#### Problem requirements
Read the records and write them out again exactly.

#### Material provided

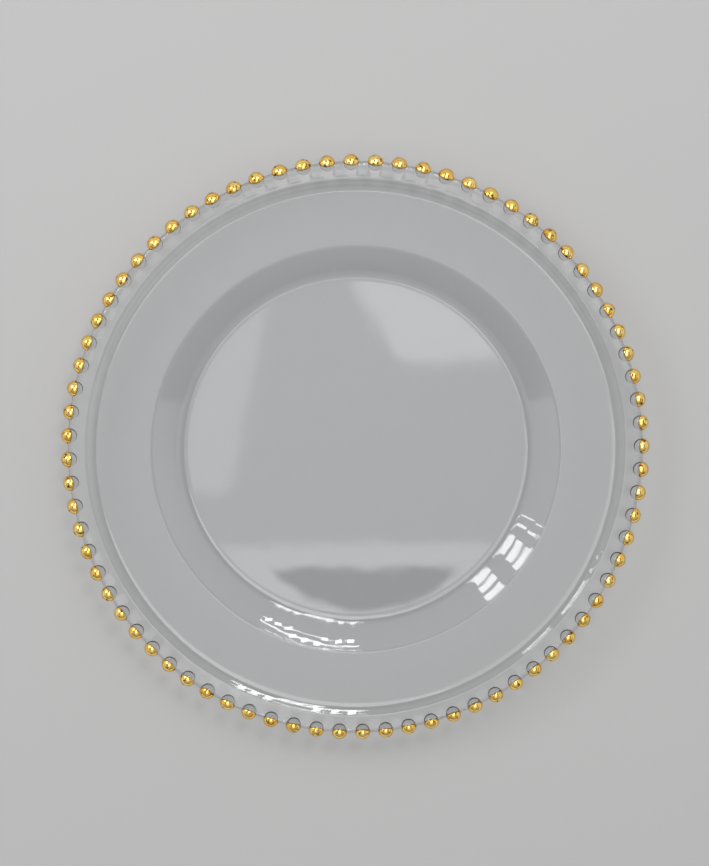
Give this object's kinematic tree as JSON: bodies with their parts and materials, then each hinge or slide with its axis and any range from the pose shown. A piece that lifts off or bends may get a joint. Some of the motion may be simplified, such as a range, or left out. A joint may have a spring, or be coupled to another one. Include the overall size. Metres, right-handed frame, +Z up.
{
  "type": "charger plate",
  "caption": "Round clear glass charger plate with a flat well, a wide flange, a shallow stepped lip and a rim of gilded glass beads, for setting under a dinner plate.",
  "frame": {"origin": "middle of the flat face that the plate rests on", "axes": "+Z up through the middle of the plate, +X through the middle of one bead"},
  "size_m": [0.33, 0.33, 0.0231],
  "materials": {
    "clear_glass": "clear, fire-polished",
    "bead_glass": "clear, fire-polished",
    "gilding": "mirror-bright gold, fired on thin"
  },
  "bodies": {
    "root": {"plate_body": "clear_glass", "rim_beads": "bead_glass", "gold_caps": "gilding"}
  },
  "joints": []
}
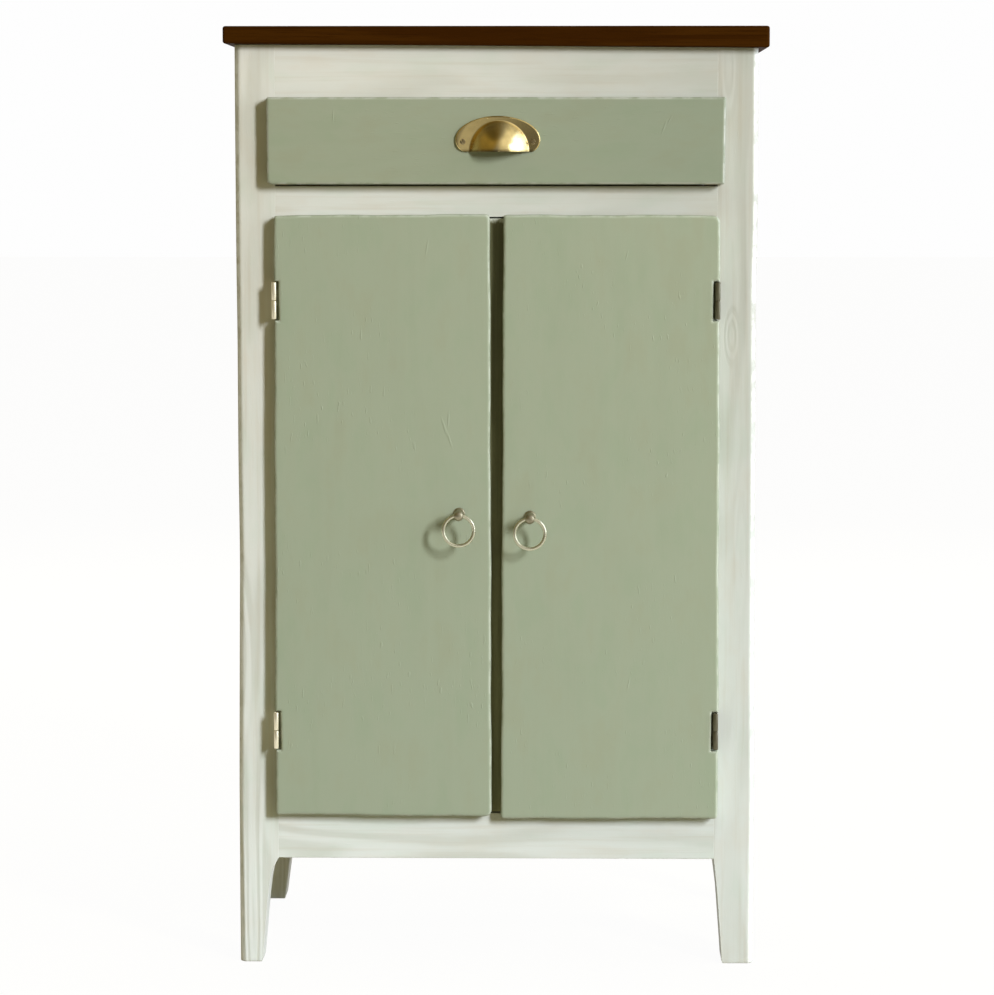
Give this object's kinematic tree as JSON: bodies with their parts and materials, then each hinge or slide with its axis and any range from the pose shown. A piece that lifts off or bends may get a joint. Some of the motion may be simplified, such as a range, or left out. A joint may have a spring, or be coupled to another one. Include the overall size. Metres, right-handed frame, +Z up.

#### Problem solution
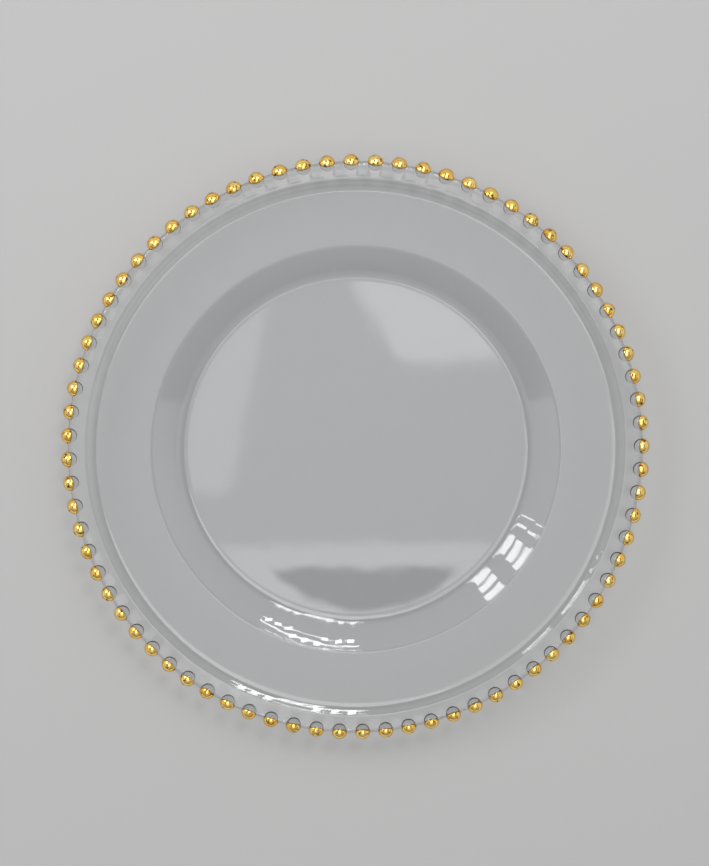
Give this object's kinematic tree as JSON: bodies with their parts and materials, then each hinge or slide with its axis and any range from the pose shown. A piece that lifts off or bends may get a joint. Some of the motion may be simplified, such as a range, or left out. A joint may have a spring, or be coupled to another one. Include the overall size. Metres, right-handed frame, +Z up.
{
  "type": "charger plate",
  "caption": "Round clear glass charger plate with a flat well, a wide flange, a shallow stepped lip and a rim of gilded glass beads, for setting under a dinner plate.",
  "frame": {"origin": "middle of the flat face that the plate rests on", "axes": "+Z up through the middle of the plate, +X through the middle of one bead"},
  "size_m": [0.33, 0.33, 0.0231],
  "materials": {
    "clear_glass": "clear, fire-polished",
    "bead_glass": "clear, fire-polished",
    "gilding": "mirror-bright gold, fired on thin"
  },
  "bodies": {
    "root": {"plate_body": "clear_glass", "rim_beads": "bead_glass", "gold_caps": "gilding"}
  },
  "joints": []
}
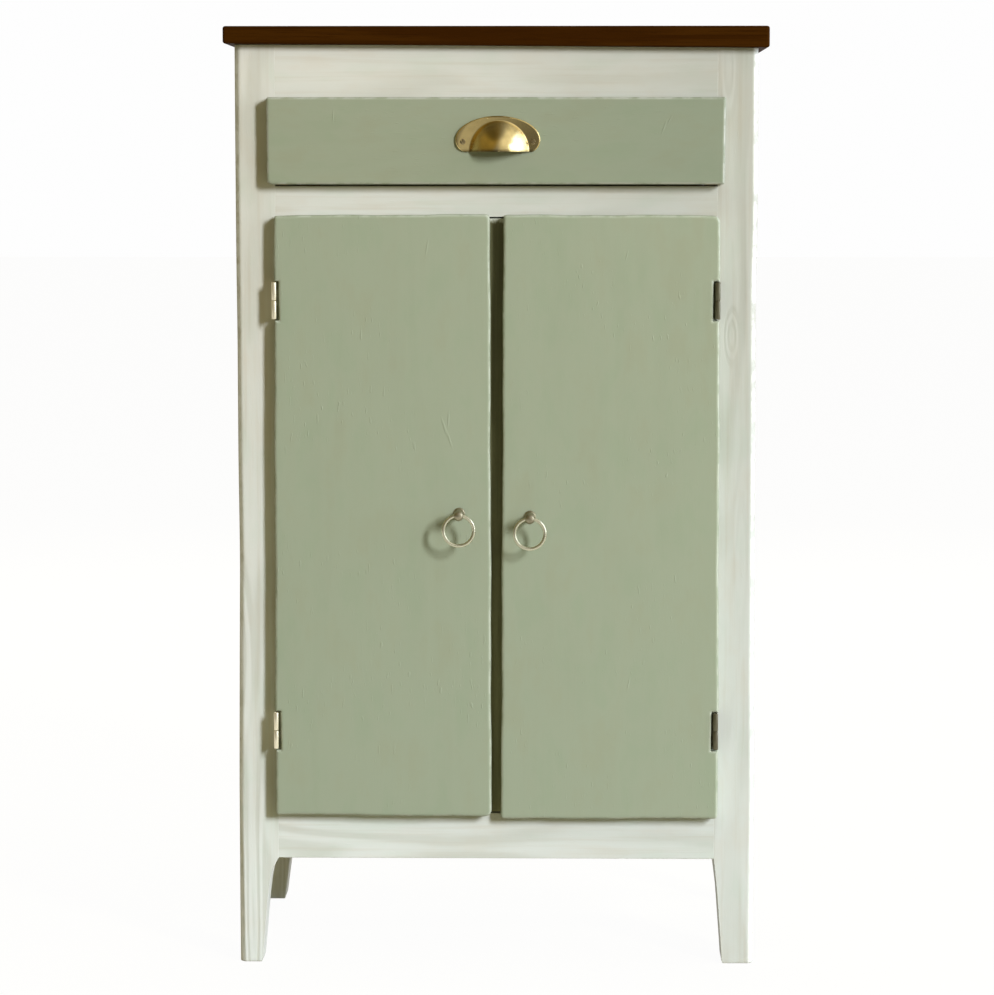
Give this object's kinematic tree as JSON: bodies with their parts and materials, then each hinge or slide with its axis and any range from the pose shown. A piece that lifts off or bends may get a joint. Some of the motion may be simplified, such as a range, or left out. A joint may have a spring, or be coupled to another one. Include the overall size. Metres, right-handed frame, +Z up.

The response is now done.